## What is being asked
From the line containing "collar, collar_normals = build_collar()" through the line containing "for node in", retype each line exactly; include both end lines and nothing beyond them.

## Provided material
****************

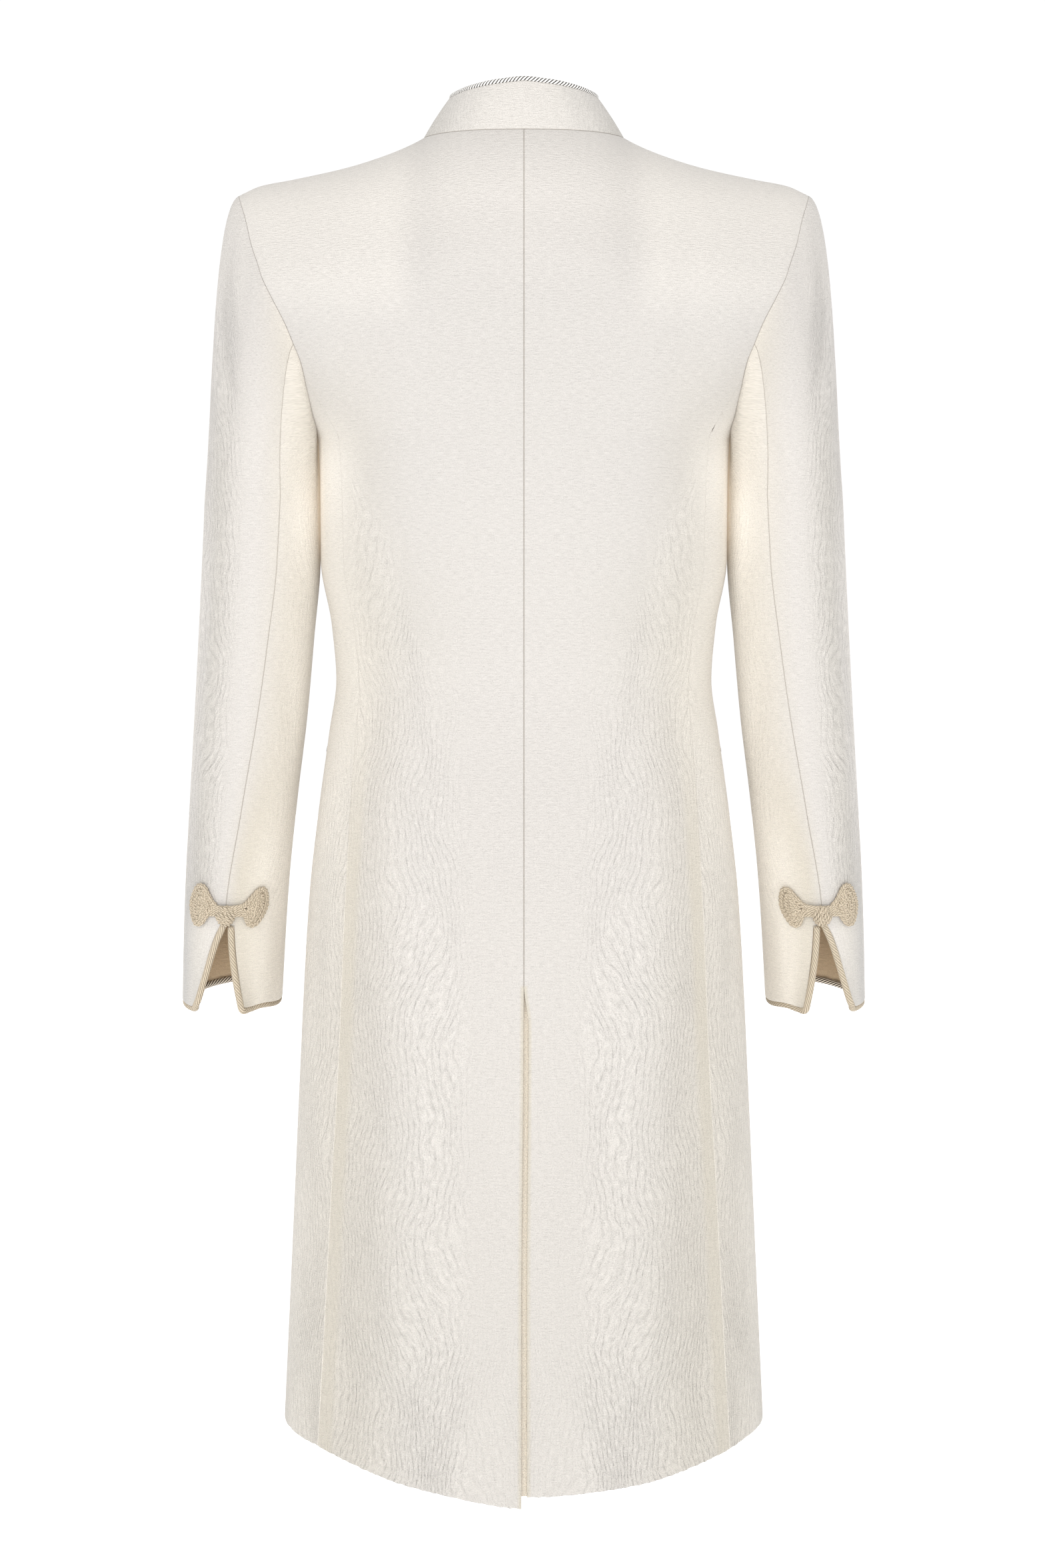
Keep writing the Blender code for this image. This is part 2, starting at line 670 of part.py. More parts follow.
def build_sleeves():
    top, under = sleeve_pieces()
    shape_cuff(top, under)
    directions = sleeve_normals(top, under)
    for name, grid, normals in (("sleeve_top", top, directions[0]), ("sleeve_under", under, directions[1])):
        pull_in(grid, columns=(0, -1), rows=(0,))
        inner = inner_face(grid, normals)
        for hand, outside, inside in (("left", grid, inner), ("right", flipped(grid), flipped(inner))):
            vertices, faces = shell(outside, inside, whole(grid))
            add_object(name + "_" + hand, vertices, faces, "jacquard")
    return top, under


# Collar: how far its top lies inside its base, and how high above it, round the neck
Collar = namedtuple("Collar", "angle inward height")
COLLAR = [
    Collar(0.0, 0.0150, 0.0360),
    Collar(90.0, 0.0190, 0.0290),
    Collar(130.0, 0.0120, 0.0310),
    Collar(180.0, 0.0040, 0.0340),
]
COLLAR_ROWS = 4
COLLAR_CURVE = 0.15
NECK_AXIS_Z = -0.05
collar_inward = smooth(COLLAR, "angle", "inward")
collar_height = smooth(COLLAR, "angle", "height")


def collar_base():
    """The neckline's points from the centre of the back round the wearer's left to the front edge."""
    points = []
    for index in range(NECK_CELLS + 1):
        x, z = top_edge(index, 1)
        points.append((x, body_y(x, z, 1), z))
    for index in range(NECK_CELLS - 1, 0, -1):
        x, z = top_edge(index, -1)
        points.append((x, body_y(x, z, -1), z))
    x = COLLAR_FRONT_GAP
    z = neckline_z(x, -1)
    points.append((x, body_y(x, z, -1), z))
    return np.array(points)


def collar_grid():
    base = collar_base()
    half = []
    for place, point in enumerate(base):
        angle = 180.0 * place / (len(base) - 1)
        flat = np.array([point[0], point[1], 0.0])
        inward = -flat / np.linalg.norm(flat)
        column = []
        for row in range(COLLAR_ROWS + 1):
            part = row / COLLAR_ROWS
            lean = collar_inward(angle) * part * (1 - COLLAR_CURVE * (1 - part))
            clear = GAP / 2 + COLLAR_FRONT_CLEARANCE * (angle / 180) ** 4
            rise = clear + (collar_height(angle) - clear) * part
            column.append(point + inward * lean + np.array([0.0, 0.0, rise]))
        half.append(column)
    half = np.array(half)
    half[-1, :, 0] = COLLAR_FRONT_GAP
    return np.concatenate([flipped(half[:0:-1]), half])


def neck_axis(points):
    centre = points.copy()
    centre[..., 0] = 0
    centre[..., 1] = 0
    centre[..., 2] = NECK_AXIS_Z
    return centre


def build_collar():
    grid = collar_grid()
    mask = whole(grid)
    normals = outer_normals(grid, neck_axis, mask)
    vertices, faces = wall(grid, normals, mask)
    add_object("collar", vertices, faces, "jacquard")
    return grid, normals


def tube(path, radius, sides):
    """A closed round tube along a path of points."""
    path = np.array(path)
    vertices, faces = [], []
    side_direction = None
    for i in range(len(path)):
        along = path[min(i + 1, len(path) - 1)] - path[max(i - 1, 0)]
        along /= np.linalg.norm(along)
        if side_direction is None:
            start = np.array([0.0, 0.0, 1.0]) if abs(along[2]) < 0.8 else np.array([0.0, 1.0, 0.0])
            side_direction = np.cross(along, start)
        side_direction = side_direction - along * (side_direction @ along)
        side_direction /= np.linalg.norm(side_direction)
        other = np.cross(along, side_direction)
        for k in range(sides):
            turn = 2 * math.pi * k / sides
            vertices.append(path[i] + radius * (math.cos(turn) * side_direction + math.sin(turn) * other))
    for i in range(len(path) - 1):
        for k in range(sides):
            after = (k + 1) % sides
            faces.append([i * sides + k, i * sides + after, (i + 1) * sides + after, (i + 1) * sides + k])
    faces.append(list(range(sides))[::-1])
    faces.append([len(vertices) - sides + k for k in range(sides)])
    return vertices, faces


def edge_route(points, normals, outwards):
    """Places for a rope's centre just past a cloth edge, in the middle of the cloth's thickness."""
    reach = ROPE_RADIUS + ROPE_CLEARANCE
    return points - normals * CLOTH / 2 + outwards * reach


def build_collar_rope(grid, normals):
    outwards = grid[:, -1] - grid[:, -2]
    outwards /= np.linalg.norm(outwards, axis=1)[:, None]
    route = edge_route(grid[:, -1], normals[:, -1], outwards)
    vertices, faces = tube(route, ROPE_RADIUS, ROPE_SIDES)
    add_object("piping_collar", vertices, faces, "collar_rope")


def cuff_route(top, under):
    """The rope's way round the left cuff: down one side of the slit, round the hem and up the other."""
    apex = SLEEVE_LEVELS.index(CUFF_APEX_Z) + CAP_ROWS
    route = []
    of_top, of_under = sleeve_normals(top, under)
    for grid, normals, edge, inner in ((top, of_top, -1, -2), (under, of_under, 0, 1)):
        aside = grid[edge, apex:] - grid[inner, apex:]
        aside /= np.linalg.norm(aside, axis=1)[:, None]
        slit = edge_route(grid[edge, apex:], normals[edge, apex:], aside)
        down = grid[:, -1] - grid[:, -2]
        down /= np.linalg.norm(down, axis=1)[:, None]
        hem = edge_route(grid[:, -1], normals[:, -1], down)
        hem[edge] += aside[-1] * (ROPE_RADIUS + ROPE_CLEARANCE)
        if edge == -1:
            route.append(np.vstack([slit[:-1], hem[::-1]]))
        else:
            route.append(np.vstack([hem[::-1], slit[:-1][::-1]]))
    return np.vstack([route[0][:-1], route[1]])


def build_cuff_ropes(top, under):
    route = cuff_route(top, under)
    for hand, path in (("left", route), ("right", flipped(route))):
        vertices, faces = tube(path, ROPE_RADIUS, ROPE_SIDES)
        add_object("piping_cuff_" + hand, vertices, faces, "rope")


def cuff_surface(angle, level, lift):
    """A point over the left sleeve's outer face, raised by lift."""
    point = sleeve_ring(angle, level)
    step = 0.5
    around = sleeve_ring(angle + step, level) - sleeve_ring(angle - step, level)
    down = sleeve_ring(angle, level - 0.002) - sleeve_ring(angle, level + 0.002)
    normal = np.cross(down, around)
    normal /= np.linalg.norm(normal)
    if normal @ (point - np.array([(sleeve_outer(level) + sleeve_inner(level)) / 2,
                                   sleeve_centre_y(level), level])) < 0:
        normal = -normal
    return point + normal * lift


# Frog: centre and half size of each piece, in degrees round the sleeve and metres down it
Frog = namedtuple("Frog", "name angle level half_angle half_height lift")
FROGS = [
    Frog("frog_lobe_outer", 55.5, -0.5700, 16.0, 0.0176, 0.0036),
    Frog("frog_lobe_inner", 115.3, -0.5712, -15.7, 0.0162, 0.0036),
    Frog("frog_knot", 85.3, -0.5740, 12.6, 0.0078, 0.0058),
]
FROG_ACROSS = 9
FROG_DOWN = 6
FROG_BASE = 0.0007
FROG_EDGE = 0.0016
FROG_RIDGE = 0.0004
FROG_SIDE_CURVE = 0.12
FROG_END_DROP = 0.5

# Half height of a frog lobe from its free end (-1) to the knot (1)
FrogShape = namedtuple("FrogShape", "place lobe knot")
FROG_SHAPE = [
    FrogShape(-1.0, 0.34, 0.45),
    FrogShape(-0.8, 0.78, 0.80),
    FrogShape(-0.4, 1.00, 0.98),
    FrogShape(0.0, 0.92, 1.00),
    FrogShape(0.4, 0.62, 0.98),
    FrogShape(0.8, 0.33, 0.80),
    FrogShape(1.0, 0.27, 0.45),
]
lobe_shape = smooth(FROG_SHAPE, "place", "lobe")
knot_shape = smooth(FROG_SHAPE, "place", "knot")


def build_frogs():
    """Lobes and knots of braided rope lying on the sleeves, domed, with the rows of braid as low ridges."""
    for piece in FROGS:
        shape = knot_shape if piece.name == "frog_knot" else lobe_shape
        upper, lower = [], []
        for i in range(FROG_ACROSS + 1):
            across = 2 * i / FROG_ACROSS - 1
            above, below = [], []
            for j in range(FROG_DOWN + 1):
                down = 2 * j / FROG_DOWN - 1
                angle = piece.angle + piece.half_angle * across * (1 - FROG_SIDE_CURVE * down * down)
                level = piece.level + piece.half_height * shape(across) * down
                dome = (1 - down * down) * (1 - FROG_END_DROP * across * across)
                ridges = FROG_RIDGE * math.cos(math.pi * j) * (1 if 0 < i < FROG_ACROSS else 0)
                above.append(cuff_surface(angle, level, FROG_EDGE + FROG_BASE + ridges + piece.lift * dome))
                below.append(cuff_surface(angle, level, FROG_BASE))
            upper.append(above)
            lower.append(below)
        upper, lower = np.array(upper), np.array(lower)
        for hand, outside, inside in (("left", upper, lower), ("right", flipped(upper), flipped(lower))):
            vertices, faces = shell(outside, inside, whole(upper))
            add_object(piece.name + "_" + hand, vertices, faces, "rope")


# Pockets: a rope laid round each pocket's mouth, whose back end just reaches the side line
POCKET_BACK_ANGLE = -15.0
POCKET_FRONT_ANGLE = -62.0
POCKET_Z = -0.4575
POCKET_HALF_MOUTH = 0.0036
POCKET_CELLS = 9
POCKET_TURN_CELLS = 4
POCKET_TURN_REACH = 1.4
POCKET_LIFT = ROPE_RADIUS + ROPE_CLEARANCE + 0.0003


def front_point(angle, z, lift):
    """A point over the front of the body at an angle forward of the side line, raised by lift."""
    point = body_point(angle, z, -1)
    along = body_point(angle + 1.0, z, -1) - body_point(angle - 1.0, z, -1)
    normal = np.array([along[1], -along[0], 0.0])
    normal /= np.linalg.norm(normal)
    if normal @ point < 0:
        normal = -normal
    return point + normal * lift


def build_pockets():
    along = np.linspace(POCKET_FRONT_ANGLE, POCKET_BACK_ANGLE, POCKET_CELLS + 1)
    places = [(angle, POCKET_HALF_MOUTH) for angle in along]
    turn_angle = math.degrees(POCKET_HALF_MOUTH / half_width(POCKET_Z)) * POCKET_TURN_REACH
    for index in range(1, POCKET_TURN_CELLS):
        turn = math.pi * index / POCKET_TURN_CELLS
        places.append((POCKET_BACK_ANGLE + turn_angle * math.sin(turn), POCKET_HALF_MOUTH * math.cos(turn)))
    places += [(angle, -POCKET_HALF_MOUTH) for angle in along[::-1]]
    route = np.array([front_point(-angle, POCKET_Z + rise, POCKET_LIFT) for angle, rise in places])
    for hand, path in (("left", route), ("right", flipped(route))):
        vertices, faces = tube(path, ROPE_RADIUS, ROPE_SIDES)
        add_object("pocket_rope_" + hand, vertices, faces, "rope")


def main():
    for thing in list(bpy.data.objects):
        bpy.data.objects.remove(thing, do_unlink=True)
    build_back_left()
    build_back_right()
    build_sides()
    build_fronts()
    top, under = build_sleeves()
    collar, collar_normals = build_collar()
    build_collar_rope(collar, collar_normals)
    build_cuff_ropes(top, under)
    build_frogs()
    build_pockets()


main()
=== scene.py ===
"""Looks of the coat dress: crinkled ivory jacquard, rope piping, braided frogs and a back vent.

Metres, +Z up, the back faces +Y and the wearer's left is +X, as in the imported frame.
"""
import math
from collections import namedtuple

import bpy
import numpy as np
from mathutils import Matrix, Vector


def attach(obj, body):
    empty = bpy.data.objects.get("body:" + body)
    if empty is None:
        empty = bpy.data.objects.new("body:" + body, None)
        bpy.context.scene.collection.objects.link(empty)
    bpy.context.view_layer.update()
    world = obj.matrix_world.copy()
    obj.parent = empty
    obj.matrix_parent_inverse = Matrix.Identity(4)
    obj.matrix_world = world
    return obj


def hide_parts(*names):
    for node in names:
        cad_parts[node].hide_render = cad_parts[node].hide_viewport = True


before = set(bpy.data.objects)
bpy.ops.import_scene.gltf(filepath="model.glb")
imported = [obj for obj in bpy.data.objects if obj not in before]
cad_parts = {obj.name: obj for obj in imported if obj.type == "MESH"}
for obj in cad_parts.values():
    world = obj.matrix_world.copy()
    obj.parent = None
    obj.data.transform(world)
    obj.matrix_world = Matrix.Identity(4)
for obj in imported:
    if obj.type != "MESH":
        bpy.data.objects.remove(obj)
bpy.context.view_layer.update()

# Camera, at the height of the wearer's lower back and behind the garment
CAMERA_PLACE = (0.001, 2.2, -0.23)
CAMERA_DOWN_DEG = 6.5
CAMERA_SENSOR = 36.0
CAMERA_LENS = 66.98

# Floor under a wearer who stands, and a backdrop beyond the camera of every view
FLOOR_Z = -1.50
FLOOR_SIZE = 80.0
WALL_Y = -8.0
WALL_TOP_Z = 21.0

# Cloth and seams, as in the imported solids
CLOTH = 0.0019
GAP = 0.00006
SQUARENESS = 2.4
NECK_HALF_WIDTH = 0.0742
NECK_DROP_FRONT = 0.075
BACK_ROLL = 0.12
FRONT_ROLL = 0.20
HEM_Z = -0.970
HEM_BACK_RISE = 0.0060
HEM_RISE_DEPTH = 0.060
SHOULDER_TIP_X = 0.2110
SHOULDER_TIP_Z = -0.0415
BACK_JOIN_Z = -0.1764
FRONT_JOIN_Z = -0.190
CHEST_Z = -0.262
VENT_TOP_Z = -0.6137
NECK_CELLS = 4
PANEL_CELLS = 9
SIDE_CELLS = 8
YOKE_CELLS = 9
SHOULDER_FADE = 0.3
UNDERLAP_DEPTH = 0.0026
VENT_UNDERLAP = 0.040
VENT_FOLD_LEFT = (0.0003, 0.0018)
VENT_FOLD_RIGHT = (0.0034, 0.0022)
FRONT_OVERLAP = 0.015
FRONT_STEP_START = 0.0004
FRONT_STEP_END = 0.0032

Hem = namedtuple("Hem", "dip reach power")
HEM_LEFT = Hem(0.0285, 0.155, 1.3)
HEM_RIGHT = Hem(0.0200, 0.165, 1.9)

Body = namedtuple("Body", "z half_width back front")
BODY = [
    Body(0.040, 0.2250, 0.0980, 0.0600),
    Body(-0.050, 0.2250, 0.0980, 0.0700),
    Body(-0.100, 0.2250, 0.1040, 0.0900),
    Body(-0.140, 0.2090, 0.1060, 0.1100),
    Body(-0.1764, 0.1817, 0.1060, 0.1190),
    Body(-0.200, 0.1660, 0.1050, 0.1235),
    Body(-0.222, 0.1536, 0.1040, 0.1250),
    Body(-0.260, 0.1525, 0.1000, 0.1240),
    Body(-0.310, 0.1525, 0.0920, 0.1150),
    Body(-0.360, 0.1445, 0.0855, 0.1040),
    Body(-0.400, 0.1415, 0.0840, 0.0980),
    Body(-0.440, 0.1470, 0.0880, 0.0985),
    Body(-0.500, 0.1555, 0.1010, 0.1050),
    Body(-0.560, 0.1625, 0.1130, 0.1100),
    Body(-0.630, 0.1672, 0.1210, 0.1145),
    Body(-0.720, 0.1718, 0.1280, 0.1200),
    Body(-0.840, 0.1778, 0.1395, 0.1290),
    Body(-1.000, 0.1868, 0.1560, 0.1410),
]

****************

## Correct answer
    collar, collar_normals = build_collar()
    build_collar_rope(collar, collar_normals)
    build_cuff_ropes(top, under)
    build_frogs()
    build_pockets()


main()
=== scene.py ===
"""Looks of the coat dress: crinkled ivory jacquard, rope piping, braided frogs and a back vent.

Metres, +Z up, the back faces +Y and the wearer's left is +X, as in the imported frame.
"""
import math
from collections import namedtuple

import bpy
import numpy as np
from mathutils import Matrix, Vector


def attach(obj, body):
    empty = bpy.data.objects.get("body:" + body)
    if empty is None:
        empty = bpy.data.objects.new("body:" + body, None)
        bpy.context.scene.collection.objects.link(empty)
    bpy.context.view_layer.update()
    world = obj.matrix_world.copy()
    obj.parent = empty
    obj.matrix_parent_inverse = Matrix.Identity(4)
    obj.matrix_world = world
    return obj


def hide_parts(*names):
    for node in names:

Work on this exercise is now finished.